Last night’s episode was my favourite of the entire series so far. It was easier to follow than others and, like Game of Thrones can sometimes do, it set aside Maeve and Dolores aside to give more time to Bernard and William. I think that made for a better story. It might also mean we’re headed for an overdose of Maeve and Dolores next week. Both characters are a bore in season two, so I hope not.

Westworld Season 2: Thoughts About This Mess

Of all the things I can’t handle in my TV shows, inevitability might be on top of the list. I can’t spend every episode of a series waiting for the most obvious thing to happen.

Take Westworld for an example. The moment Dolores killed the fly at the end of episode one made it obvious the hosts were going to realize they are hosts, and the odds were pretty good that we’d meet a host who didn’t know it was a robot. Such inevitability made it hard for me to take any joy in the show’s first season.

Enough people raved about it that I gave the show a quick re-watch, and I can see how people love it. I wouldn’t say I hate watch it the way I did The Leftovers, but I can’t say it’ll ever be a show I adore.

Here are my thoughts after three episodes of season two.

I’m okay with shifting timelines, but I need some kind of cue to tell me where we’re at. Putting a young Robert into the real-world scene in episode two helped, but I’d prefer to get the cue at the beginning so it’s easier to understand. Lost did this perfectly with the sound effect that signaled a transition to the flashbacks. Awake used warm and cold color treatments to tell viewers which reality its main character was experiencing. Westworld should do something similar. The timelines are too tight—weeks or days instead of years—for the characters to age, and the locations are exactly the same. They don’t have to throw a time card up on the screen, but some clear indication would be nice.

What was the main allure of season one? Watching the hosts become aware. Dolores figured it out. Maeve figured it out. Clementine could not handle, went zombie. Even Teddy, who rivals Revenge’s Daniel as one of the dumbest TV characters ever, figured it out. Now what? Aware Dolores is in a way even more of a drone than unaware Dolores. Her character has one focus that eliminates any depth she might have had. Wouldn’t it have been better if seeing what happened to her dad made her long for the simpler days when he was healthy and they were all happy? There’s an “ignorance is bliss” conflict there that could have put her character under a microscope by forcing her to question her new and murderous purpose. They passed and made her a military leader instead. Yawn.
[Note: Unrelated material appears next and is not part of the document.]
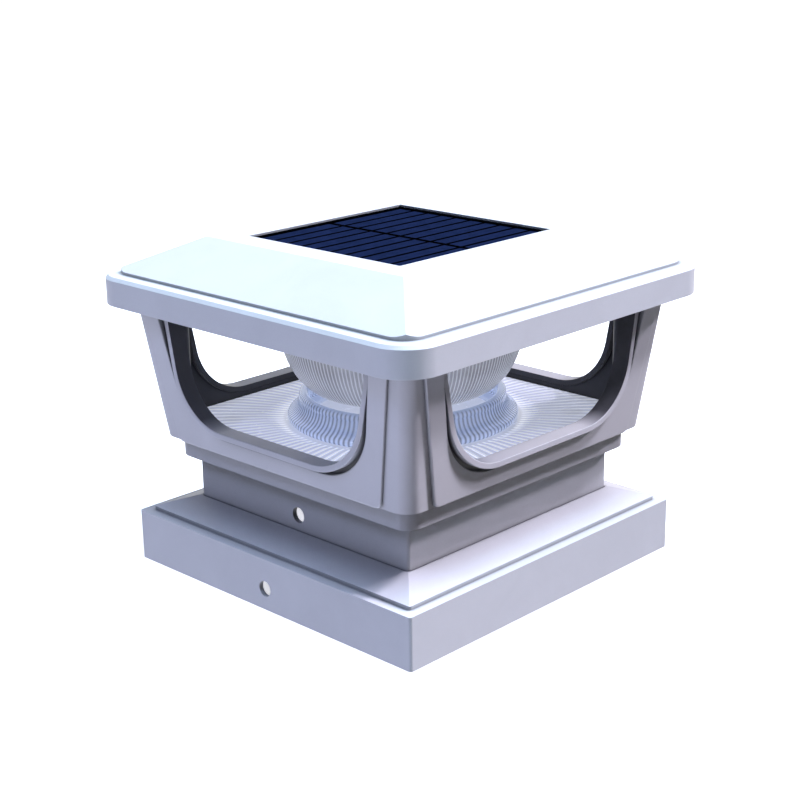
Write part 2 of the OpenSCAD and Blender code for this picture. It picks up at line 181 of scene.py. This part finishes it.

It’s hard to be invested in the hosts’ fight against Delos when we only know three human Delos characters—Sizemore, Charlotte and Stubbs. The show hasn’t given any of them the time we need to have any sort of investment in their fate. We wanted Jon Snow to win the battle of the bastards because we love him and Ramsay was thoroughly detestable. Westworld hasn’t made us love the hosts or hate the humans, so I can’t care for the outcome of the conflict driving the story of its second season.

Where was William last week? More importantly, will that character even work now that we know he and the Gunslinger are the same? Yes, I think it will.

The show really suffers without Robert. They never made him a full-blown evil genius, but he was the central figure for every storyline to revolve around. Season one could ground storylines for the humans and the hosts in Robert. Without him, everything feels like it’s floating in the same space without anything to tie it all together. Maybe that’s the point…the park was under control with Robert and without him it spins out of control. He one-upped the board’s attempt to push him out of his creation in the most epic way possible: Writing a narrative that involved his own death to prove Westworld can’t exist without him.

I’m calling BS on the hosts making any sort of stand against the Delos security team. There’s no way old west shotguns could stand up to the weaponry Delos threw at them.

I like the idea of more parks with different themes. But at some point it’s going to be like okay, there’s no way one company can have enough money to do all this.

Why can’t they just give all the hosts clean hard drives? Wouldn’t that solve everything?